# GSEB Solutions Class 11 Maths Chapter 1 Sets Ex 1.6

Gujarat Board GSEB Textbook Solutions Class 11 Maths Chapter 1 Sets Ex 1.6 Textbook Questions and Answers.

## Gujarat Board Textbook Solutions Class 11 Maths Chapter 1 Sets Ex 1.6

Question 1.
If X and Y are two sets such that n(X) = 17, n(Y) = 23 and n(X ∪ Y) = 38, find n(X ∩ Y).
Solution:
Since, n(X ∪ Y) = n(X) + n(Y) – n(X ∩ Y), so
38 = 17 + 23 – n(X ∩ Y)
⇒ n(X ∩ Y) = 17 + 23 – 38
= 40 – 38
= 2. Question 2.
If X and Y are two sets such that X ∪ Y has 18 elements, X has 8 elements and Y has 15 elements, how many elements does X ∩ Y have?
Solution:
Here n(X) = 8, n(Y) = 15 and n(X ∪ Y) = 18.
Now, n(X ∪ Y) = n(X) + n(Y) – n(X ∩ Y).
⇒ 18 = 8 + 15 – n(X ∩ Y)
⇒ n(X ∩ Y) = 8 + 15 – 18
= 5.

Question 3.
In a group of 400 people, 250 can speak Hindi and 200 can speak English. How many people can speak both Hindi and English?
Solution:
Let H and E denote the sets of people who can speak Hindi and English respectively.
Then, n(H) = 250, n(E) = 200 and n(H ∪ E) = 400.
Now, n(H ∩ E) = n(H) + n(E) – n(H ∪ E)
= 250 + 200 – 400
= 50.
Thus, 50 people can speak both Hindi and English.
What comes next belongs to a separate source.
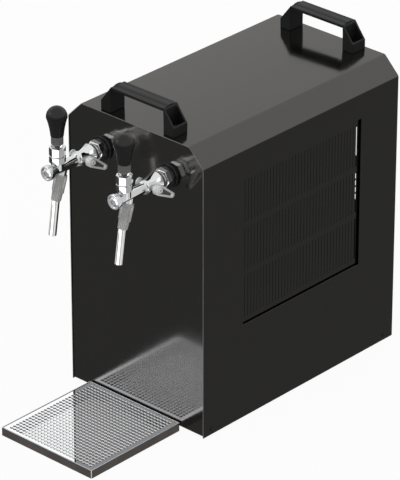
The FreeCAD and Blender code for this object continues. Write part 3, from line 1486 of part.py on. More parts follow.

Question 4.
If S and T are two sets such that S has 21 elements, T has 32 elements and S ∩ T has 11 elements, how many elements does S ∪ T have?
Solution:
Here n(S) = 21, ra(T) = 32 and n(S ∩ T) = 11.
Now, n(S ∪ T) = n(S) + n(T) – n(S ∩ T)
= 21 + 32 – 11
= 53 – 11
= 42.

Question 5.
If X and Y are two sets such that X has 40 elements, X ∪ Y has 60 elements and X ∩ Y has 10 elements, how many elements does Y have?
Solution:
Here n(X) = 40, n(X ∪ Y) = 60, n(X ∩ Y) = 10, n(Y) = ?
Now, n(X ∪ Y) = n(X) + n(Y) – n(X ∩ Y).
⇒ 60 = 40 + n(Y) – 10
⇒ n(Y) = 60 – 40 + 10
= 20 + 10
= 30.
∴ Y has 30 elements. Question 6.
In a group of 70 people, 37 like coffee, 52 like tea and each person likes at least one of the two drinks. How many like both coffee and tea?
Solution:
Let C be the set of people who like coffee and T be Lie set of people who like tea.
Then, n(C ∪ T) = 70, n(C) = 37, n(T) = 52.
We know that
n(C ∪ T) = n(C) + n(T) – n(C ∩ T).
∴ 70 = 37 + 52 – n(C ∩ T)
⇒ n(C ∩ T) = 37 + 52 – 70
= 89 – 70
= 19.
∴ 19 people like both coffee and tea.

Question 7.
In a group of 65 people, 40 like cricket, 10 like both cricket and tennis. How many like tennis only and not cricket? How many like tennis?
Solution:
Let C be the set of people who like cricket and T be the set of people who like tennis.
Then, n(C ∪ T) = 65, n(C) 40, n(C ∩ T) = 10.
We know that
n(C ∪ T) = n(C) + n(T) – (C ∩ T)
So, 65 = 40 + n(T) – 10
⇒ n(T) = 65 – 40 + 10 = 35.
∴ Number of people who like only tennis
= n(T) – n( C ∩ T)
= 35 – 10 = 25.
∴ Number of people who like tennis only and not cricket = 25 and number of people who like tennis is 35. Question 8.
In a committee, 50 people speak French, 20 speak Spanish and 10 speak both Spanish and French. How many speak at least one of these two languages?
Solution:
Let F be the set of people who speak French and S be the set of people who speak Spanish.
Then, n(F) = 50, n(S) = 20 and n(F ∩ S) = 10.
We know that:
n(F ∪ S) = n(F) + n(S) – n(F ∩ S)
= 50 + 20 – 10
= 70 – 10
= 60.
∴ 60 people speak at least one of these two languages.